What is expected
Output the material beneath exactly, leaving nothing out.

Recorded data
════════════════

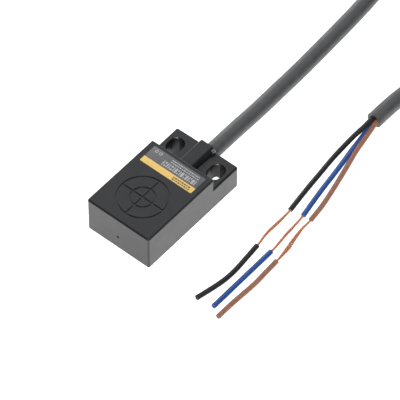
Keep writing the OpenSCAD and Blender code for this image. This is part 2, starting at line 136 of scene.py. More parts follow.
def loft(rings, closed=False):
    """Vertices and faces through rings of equal count, given in order, with flat ends unless closed."""
    n = len(rings[0])
    verts = np.concatenate(rings)
    faces = []
    last = len(rings) if closed else len(rings) - 1
    for i in range(last):
        a, b = i * n, ((i + 1) % len(rings)) * n
        for j in range(n):
            k = (j + 1) % n
            faces.append((a + j, a + k, b + k, b + j))
    if not closed:
        faces.append(tuple(range(n - 1, -1, -1)))
        faces.append(tuple(range((len(rings) - 1) * n, len(rings) * n)))
    return verts, faces


def tube(name, path, radius, bore=0.0, start_depth=0.0, end_depth=0.0, edge=0.0, waver=0.0):
    """A swept tube with softened cut ends, and a bore of a given depth at either end. Sizes in mm."""
    _, s, u = frames_along(path)
    run = np.concatenate([[0.0], np.cumsum(np.linalg.norm(np.diff(path, axis=0), axis=1))])
    angle = np.arange(TUBE_SIDES) * 2 * math.pi / TUBE_SIDES
    total = run[-1]

    def ring(at, r):
        c = np.array([np.interp(at, run, path[:, k]) for k in range(3)])
        ss, uu = (np.array([np.interp(at, run, w[:, k]) for k in range(3)]) for w in (s, u))
        out = r * (np.cos(angle)[:, None] * ss + np.sin(angle)[:, None] * uu)
        return (c + out) * MM

    def wall(at):
        if waver == 0.0:
            return radius
        return radius * (1.0 - waver * (0.5 + 0.5 * math.sin(at * 0.31) * math.sin(at * 0.113 + 1.0)))

    rings = []
    if start_depth > 0:
        rings += [ring(start_depth, bore), ring(0.02, bore), ring(0.0, bore + 0.02)]
    rings += [ring(0.0, radius - edge), ring(edge * 0.3, radius - edge * 0.3)]
    inner = run[(run > edge * 1.01) & (run < total - edge * 1.01)]
    rings += [ring(edge, radius)] + [ring(at, wall(at)) for at in inner] + [ring(total - edge, radius)]
    rings += [ring(total - edge * 0.3, radius - edge * 0.3), ring(total, radius - edge)]
    if end_depth > 0:
        rings += [ring(total, bore + 0.02), ring(total - 0.02, bore), ring(total - end_depth, bore)]
    verts, faces = loft(rings)
    return mesh_object(name, verts, faces)


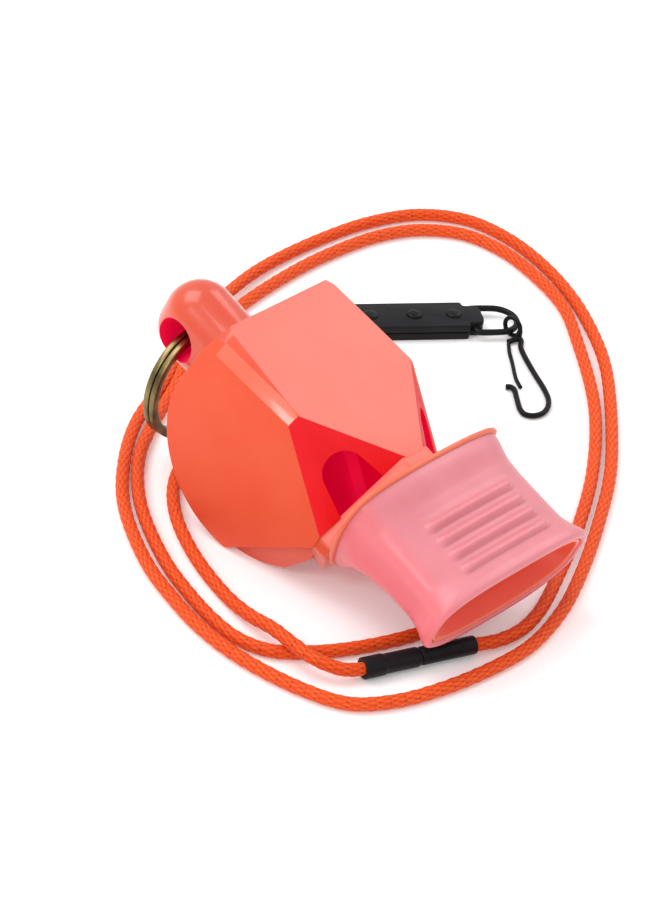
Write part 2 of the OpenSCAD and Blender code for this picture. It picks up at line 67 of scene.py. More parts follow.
# ---------------------------------------------------------------- materials
class Nodes:
    """Short names for building one material's nodes."""

    def __init__(self, name):
        self.mat = bpy.data.materials.new(name)
        self.mat.use_nodes = True
        self.tree = self.mat.node_tree
        self.tree.nodes.clear()
        self.out = self.add("ShaderNodeOutputMaterial")
        self.bsdf = self.add("ShaderNodeBsdfPrincipled")
        self.link(self.bsdf.outputs["BSDF"], self.out.inputs["Surface"])

    def add(self, kind, **values):
        n = self.tree.nodes.new(kind)
        for k, v in values.items():
            setattr(n, k, v)
        return n

    def link(self, a, b):
        self.tree.links.new(a, b)

    def set(self, **values):
        for k, v in values.items():
            self.bsdf.inputs[k.replace("_", " ")].default_value = v

    def place(self):
        return self.add("ShaderNodeTexCoord").outputs["Object"]

    def noise(self, scale, detail=3.0):
        n = self.add("ShaderNodeTexNoise")
        n.inputs["Scale"].default_value = scale
        n.inputs["Detail"].default_value = detail
        self.link(self.place(), n.inputs["Vector"])
        return n.outputs["Fac"]

    def ramp(self, fac, *stops):
        n = self.add("ShaderNodeValToRGB")
        while len(n.color_ramp.elements) < len(stops):
            n.color_ramp.elements.new(0.5)
        for e, (p, c) in zip(n.color_ramp.elements, stops):
            e.position, e.color = p, (*c, 1)
        self.link(fac, n.inputs["Fac"])
        return n.outputs["Color"]

    def attribute(self, name):
        return self.add("ShaderNodeAttribute", attribute_name=name).outputs["Fac"]

    def mix(self, fac, a, b):
        n = self.add("ShaderNodeMix", data_type="RGBA")
        self.link(fac, n.inputs["Factor"])
        for s, v in ((n.inputs[6], a), (n.inputs[7], b)):
            if isinstance(v, tuple):
                s.default_value = (*v, 1)
            else:
                self.link(v, s)
        return n.outputs[2]

    def spread(self, fac, low, high):
        n = self.add("ShaderNodeMapRange")
        n.inputs["To Min"].default_value = low
        n.inputs["To Max"].default_value = high
        self.link(fac, n.inputs["Value"])
        return n.outputs["Result"]

    def bump(self, height, strength, distance):
        n = self.add("ShaderNodeBump")
        n.inputs["Strength"].default_value = strength
        n.inputs["Distance"].default_value = distance
        self.link(height, n.inputs["Height"])
        return n.outputs["Normal"]

    def base(self, socket):
        self.link(socket, self.bsdf.inputs["Base Color"])

    def rough(self, socket):
        self.link(socket, self.bsdf.inputs["Roughness"])

    def normal(self, socket):
        self.link(socket, self.bsdf.inputs["Normal"])


def moulded(name, dark, light, low, high, bump=0.04, **values):
    """Moulded plastic: faint cloudy colour, uneven gloss, fine surface grain."""
    m = Nodes(name)
    m.base(m.ramp(m.noise(140), (0.3, dark), (0.7, light)))
    m.rough(m.spread(m.noise(420), low, high))
    m.normal(m.bump(m.noise(1800), bump, 0.00004))
    m.set(**values)
    return m.mat


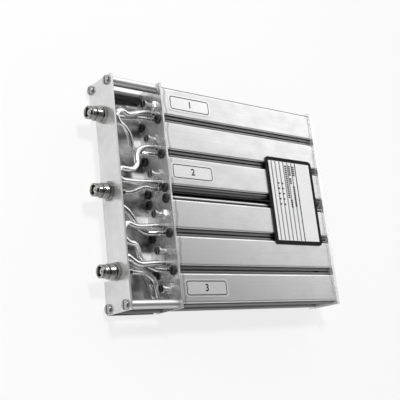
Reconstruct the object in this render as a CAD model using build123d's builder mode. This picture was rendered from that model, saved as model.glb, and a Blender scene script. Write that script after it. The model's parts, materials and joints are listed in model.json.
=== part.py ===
"""Six-cavity coaxial duplexer, in millimetres.

Two extruded blocks of three resonant chambers lie side by side between two end plates.
A folded bracket with three coaxial jacks stands in front of the near end plate, held by
four standoffs, and eight coaxial leads join the jacks and the chambers. Each chamber has
a quarter-wave line on the far end plate and a tuning screw in the near end plate.

The unit lies on its back with the labelled face up. +X runs from the jacks to the far
end, +Y towards the first chamber. The origin is under the middle of the whole length.
"""
import os
from math import radians, tan

from build123d import *

# Plates and bracket
plate_side_margin = 3.75
plate_depth = 38.1
sheet_thickness = 1.8
near_plate_thickness = 1.6
far_plate_thickness = 3.2
bend_inner_radius = 1.5
bay_length = 50.2
window_width = 144.0
window_height = 9.7
window_run = 10.0
relief_length = 3.2
relief_width = 4.0
plate_corner_radius = 1.0

# Extruded chamber blocks
bar_width = 25.4
bar_recess = 1.8
bar_gap = 6.35
middle_gap = 12.7
bar_corner_radius = 1.6
chamber_wall = 2.2
chamber_corner_radius = 1.2
chamber_length = 188.9
web_recess = 2.5
web_depth = 5.4
port_row_inset = 6.6
port_radius = 1.65
port_boss_radius = 3.1
port_slot_width = 1.6
port_slot_overrun = 1.0
port_side_inset = 0.75
inner_port_offset = 4.8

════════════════

Task solution
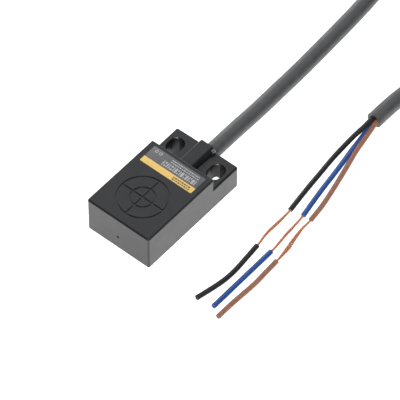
Keep writing the OpenSCAD and Blender code for this image. This is part 2, starting at line 136 of scene.py. More parts follow.
def loft(rings, closed=False):
    """Vertices and faces through rings of equal count, given in order, with flat ends unless closed."""
    n = len(rings[0])
    verts = np.concatenate(rings)
    faces = []
    last = len(rings) if closed else len(rings) - 1
    for i in range(last):
        a, b = i * n, ((i + 1) % len(rings)) * n
        for j in range(n):
            k = (j + 1) % n
            faces.append((a + j, a + k, b + k, b + j))
    if not closed:
        faces.append(tuple(range(n - 1, -1, -1)))
        faces.append(tuple(range((len(rings) - 1) * n, len(rings) * n)))
    return verts, faces


def tube(name, path, radius, bore=0.0, start_depth=0.0, end_depth=0.0, edge=0.0, waver=0.0):
    """A swept tube with softened cut ends, and a bore of a given depth at either end. Sizes in mm."""
    _, s, u = frames_along(path)
    run = np.concatenate([[0.0], np.cumsum(np.linalg.norm(np.diff(path, axis=0), axis=1))])
    angle = np.arange(TUBE_SIDES) * 2 * math.pi / TUBE_SIDES
    total = run[-1]

    def ring(at, r):
        c = np.array([np.interp(at, run, path[:, k]) for k in range(3)])
        ss, uu = (np.array([np.interp(at, run, w[:, k]) for k in range(3)]) for w in (s, u))
        out = r * (np.cos(angle)[:, None] * ss + np.sin(angle)[:, None] * uu)
        return (c + out) * MM

    def wall(at):
        if waver == 0.0:
            return radius
        return radius * (1.0 - waver * (0.5 + 0.5 * math.sin(at * 0.31) * math.sin(at * 0.113 + 1.0)))

    rings = []
    if start_depth > 0:
        rings += [ring(start_depth, bore), ring(0.02, bore), ring(0.0, bore + 0.02)]
    rings += [ring(0.0, radius - edge), ring(edge * 0.3, radius - edge * 0.3)]
    inner = run[(run > edge * 1.01) & (run < total - edge * 1.01)]
    rings += [ring(edge, radius)] + [ring(at, wall(at)) for at in inner] + [ring(total - edge, radius)]
    rings += [ring(total - edge * 0.3, radius - edge * 0.3), ring(total, radius - edge)]
    if end_depth > 0:
        rings += [ring(total, bore + 0.02), ring(total - 0.02, bore), ring(total - end_depth, bore)]
    verts, faces = loft(rings)
    return mesh_object(name, verts, faces)


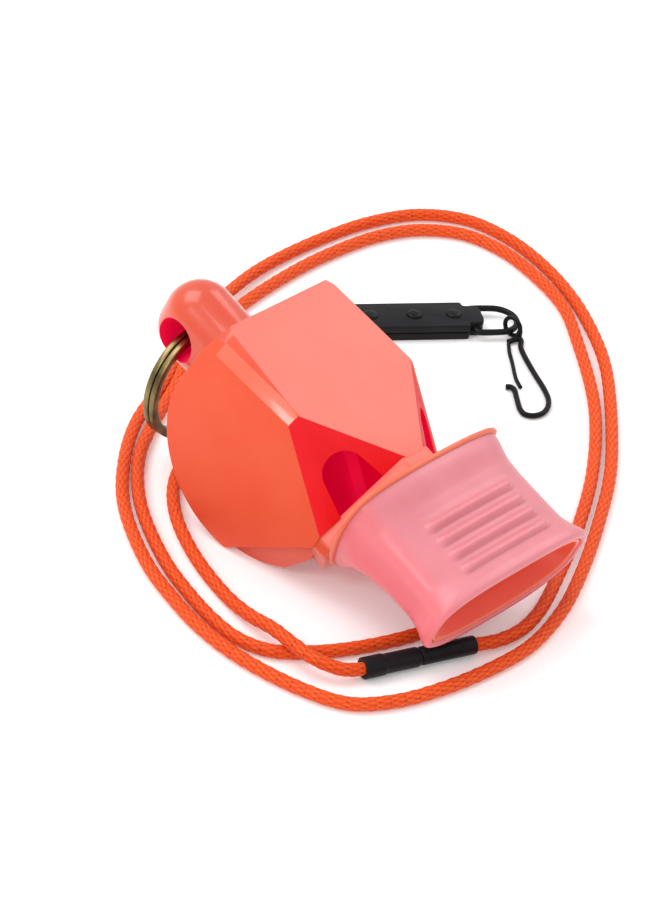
Write part 2 of the OpenSCAD and Blender code for this picture. It picks up at line 67 of scene.py. More parts follow.
# ---------------------------------------------------------------- materials
class Nodes:
    """Short names for building one material's nodes."""

    def __init__(self, name):
        self.mat = bpy.data.materials.new(name)
        self.mat.use_nodes = True
        self.tree = self.mat.node_tree
        self.tree.nodes.clear()
        self.out = self.add("ShaderNodeOutputMaterial")
        self.bsdf = self.add("ShaderNodeBsdfPrincipled")
        self.link(self.bsdf.outputs["BSDF"], self.out.inputs["Surface"])

    def add(self, kind, **values):
        n = self.tree.nodes.new(kind)
        for k, v in values.items():
            setattr(n, k, v)
        return n

    def link(self, a, b):
        self.tree.links.new(a, b)

    def set(self, **values):
        for k, v in values.items():
            self.bsdf.inputs[k.replace("_", " ")].default_value = v

    def place(self):
        return self.add("ShaderNodeTexCoord").outputs["Object"]

    def noise(self, scale, detail=3.0):
        n = self.add("ShaderNodeTexNoise")
        n.inputs["Scale"].default_value = scale
        n.inputs["Detail"].default_value = detail
        self.link(self.place(), n.inputs["Vector"])
        return n.outputs["Fac"]

    def ramp(self, fac, *stops):
        n = self.add("ShaderNodeValToRGB")
        while len(n.color_ramp.elements) < len(stops):
            n.color_ramp.elements.new(0.5)
        for e, (p, c) in zip(n.color_ramp.elements, stops):
            e.position, e.color = p, (*c, 1)
        self.link(fac, n.inputs["Fac"])
        return n.outputs["Color"]

    def attribute(self, name):
        return self.add("ShaderNodeAttribute", attribute_name=name).outputs["Fac"]

    def mix(self, fac, a, b):
        n = self.add("ShaderNodeMix", data_type="RGBA")
        self.link(fac, n.inputs["Factor"])
        for s, v in ((n.inputs[6], a), (n.inputs[7], b)):
            if isinstance(v, tuple):
                s.default_value = (*v, 1)
            else:
                self.link(v, s)
        return n.outputs[2]

    def spread(self, fac, low, high):
        n = self.add("ShaderNodeMapRange")
        n.inputs["To Min"].default_value = low
        n.inputs["To Max"].default_value = high
        self.link(fac, n.inputs["Value"])
        return n.outputs["Result"]

    def bump(self, height, strength, distance):
        n = self.add("ShaderNodeBump")
        n.inputs["Strength"].default_value = strength
        n.inputs["Distance"].default_value = distance
        self.link(height, n.inputs["Height"])
        return n.outputs["Normal"]

    def base(self, socket):
        self.link(socket, self.bsdf.inputs["Base Color"])

    def rough(self, socket):
        self.link(socket, self.bsdf.inputs["Roughness"])

    def normal(self, socket):
        self.link(socket, self.bsdf.inputs["Normal"])


def moulded(name, dark, light, low, high, bump=0.04, **values):
    """Moulded plastic: faint cloudy colour, uneven gloss, fine surface grain."""
    m = Nodes(name)
    m.base(m.ramp(m.noise(140), (0.3, dark), (0.7, light)))
    m.rough(m.spread(m.noise(420), low, high))
    m.normal(m.bump(m.noise(1800), bump, 0.00004))
    m.set(**values)
    return m.mat


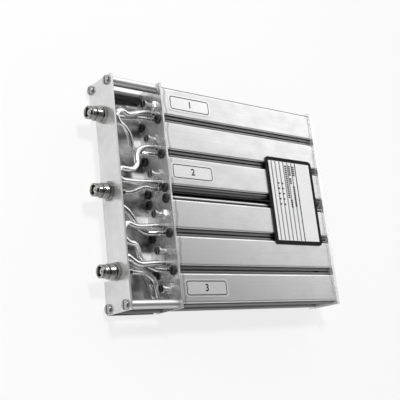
Reconstruct the object in this render as a CAD model using build123d's builder mode. This picture was rendered from that model, saved as model.glb, and a Blender scene script. Write that script after it. The model's parts, materials and joints are listed in model.json.
=== part.py ===
"""Six-cavity coaxial duplexer, in millimetres.

Two extruded blocks of three resonant chambers lie side by side between two end plates.
A folded bracket with three coaxial jacks stands in front of the near end plate, held by
four standoffs, and eight coaxial leads join the jacks and the chambers. Each chamber has
a quarter-wave line on the far end plate and a tuning screw in the near end plate.

The unit lies on its back with the labelled face up. +X runs from the jacks to the far
end, +Y towards the first chamber. The origin is under the middle of the whole length.
"""
import os
from math import radians, tan

from build123d import *

# Plates and bracket
plate_side_margin = 3.75
plate_depth = 38.1
sheet_thickness = 1.8
near_plate_thickness = 1.6
far_plate_thickness = 3.2
bend_inner_radius = 1.5
bay_length = 50.2
window_width = 144.0
window_height = 9.7
window_run = 10.0
relief_length = 3.2
relief_width = 4.0
plate_corner_radius = 1.0

# Extruded chamber blocks
bar_width = 25.4
bar_recess = 1.8
bar_gap = 6.35
middle_gap = 12.7
bar_corner_radius = 1.6
chamber_wall = 2.2
chamber_corner_radius = 1.2
chamber_length = 188.9
web_recess = 2.5
web_depth = 5.4
port_row_inset = 6.6
port_radius = 1.65
port_boss_radius = 3.1
port_slot_width = 1.6
port_slot_overrun = 1.0
port_side_inset = 0.75
inner_port_offset = 4.8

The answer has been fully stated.